[Start of Extracted entries]
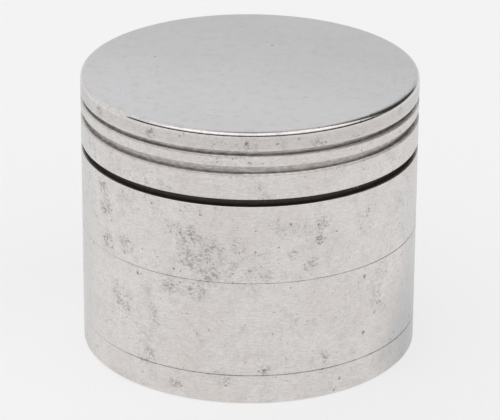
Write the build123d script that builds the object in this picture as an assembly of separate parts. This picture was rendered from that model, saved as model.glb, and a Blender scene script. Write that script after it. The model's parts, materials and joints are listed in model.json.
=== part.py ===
"""A hand crusher for tablets: lid, crushing chamber, collection chamber with a sieve, and powder base.

Every storey is turned about Z and stacked on the one below it. The origin is the centre of the underside,
+Z points up towards the lid, and lengths are in millimetres.

The lid spins on a polymer glide ring and lifts off against two magnets. Each storey below it screws onto
the neck of the next one with a coarse four-start thread, which an O-ring at its foot seals.
"""

import os

from build123d import *

# Outside of the stack
OUTER_R = 31.5
BASE_TOP = 5.8  # seam between the base and the collection chamber
COLLECTION_TOP = 24.2  # seam between the collection chamber and the crushing chamber
CHAMBER_TOP = 39.2  # shoulder that carries the glide ring
LID_BOTTOM = 40.6
LID_TOP = 53.5
TOP_ROUND = 1.0  # softened edge round the top of the lid
FOOT_BEVEL = 0.5
EDGE_BREAK = 0.06  # at every other outside corner
SEAM_GAP = 0.02  # between storeys that touch

# Grip grooves round the lid: (lower edge, upper edge)
GRIP_GROOVES = ((45.5, 46.9), (49.0, 49.9))
GROOVE_DEPTH = 0.85
LOWER_LIP_ROUND, UPPER_LIP_ROUND = 0.35, 0.12  # at the mouth of each groove

# Threads that join the storeys
STARTS = 4
PITCH = 1.5
LEAD = STARTS * PITCH
MALE_ROOT_R, MALE_CREST_R = 27.7, 28.5
FEMALE_ROOT_R, FEMALE_CREST_R = 28.75, 27.95
RIDGE_ROOT_WIDTH, RIDGE_CREST_WIDTH = 1.05, 0.4
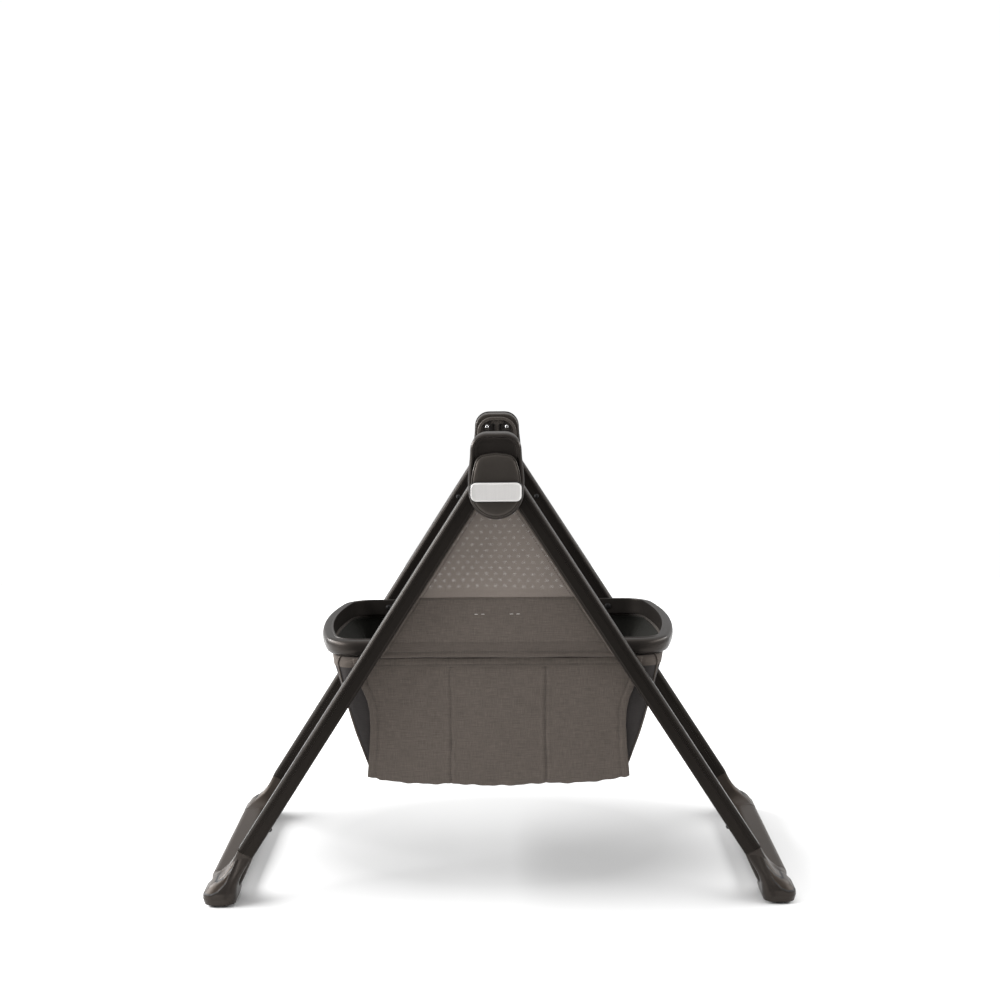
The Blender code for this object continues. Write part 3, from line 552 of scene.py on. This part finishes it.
[End of Extracted entries]
- [Problem details]: Restate the data above word for word.

- [Result for this exercise]:
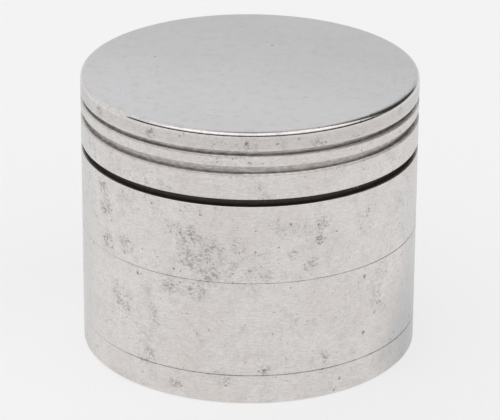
Write the build123d script that builds the object in this picture as an assembly of separate parts. This picture was rendered from that model, saved as model.glb, and a Blender scene script. Write that script after it. The model's parts, materials and joints are listed in model.json.
=== part.py ===
"""A hand crusher for tablets: lid, crushing chamber, collection chamber with a sieve, and powder base.

Every storey is turned about Z and stacked on the one below it. The origin is the centre of the underside,
+Z points up towards the lid, and lengths are in millimetres.

The lid spins on a polymer glide ring and lifts off against two magnets. Each storey below it screws onto
the neck of the next one with a coarse four-start thread, which an O-ring at its foot seals.
"""

import os

from build123d import *

# Outside of the stack
OUTER_R = 31.5
BASE_TOP = 5.8  # seam between the base and the collection chamber
COLLECTION_TOP = 24.2  # seam between the collection chamber and the crushing chamber
CHAMBER_TOP = 39.2  # shoulder that carries the glide ring
LID_BOTTOM = 40.6
LID_TOP = 53.5
TOP_ROUND = 1.0  # softened edge round the top of the lid
FOOT_BEVEL = 0.5
EDGE_BREAK = 0.06  # at every other outside corner
SEAM_GAP = 0.02  # between storeys that touch

# Grip grooves round the lid: (lower edge, upper edge)
GRIP_GROOVES = ((45.5, 46.9), (49.0, 49.9))
GROOVE_DEPTH = 0.85
LOWER_LIP_ROUND, UPPER_LIP_ROUND = 0.35, 0.12  # at the mouth of each groove

# Threads that join the storeys
STARTS = 4
PITCH = 1.5
LEAD = STARTS * PITCH
MALE_ROOT_R, MALE_CREST_R = 27.7, 28.5
FEMALE_ROOT_R, FEMALE_CREST_R = 28.75, 27.95
RIDGE_ROOT_WIDTH, RIDGE_CREST_WIDTH = 1.05, 0.4
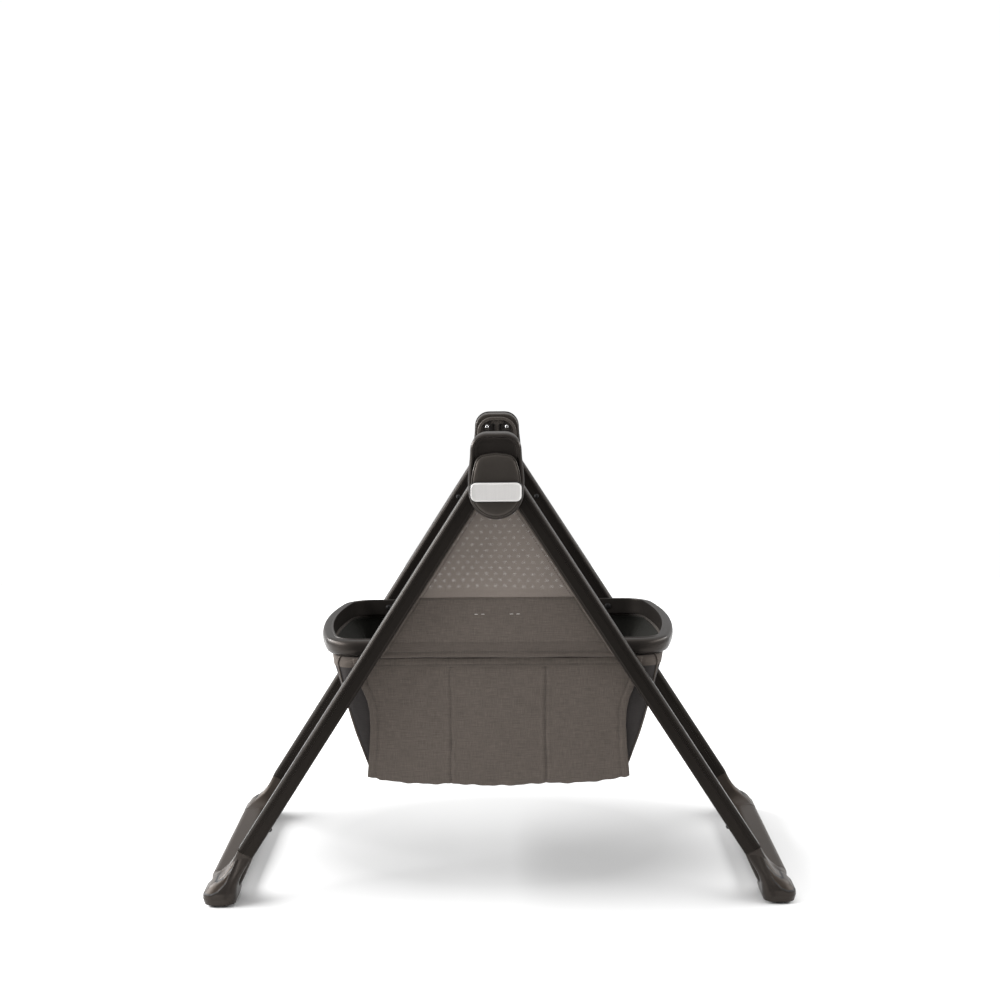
The Blender code for this object continues. Write part 3, from line 552 of scene.py on. This part finishes it.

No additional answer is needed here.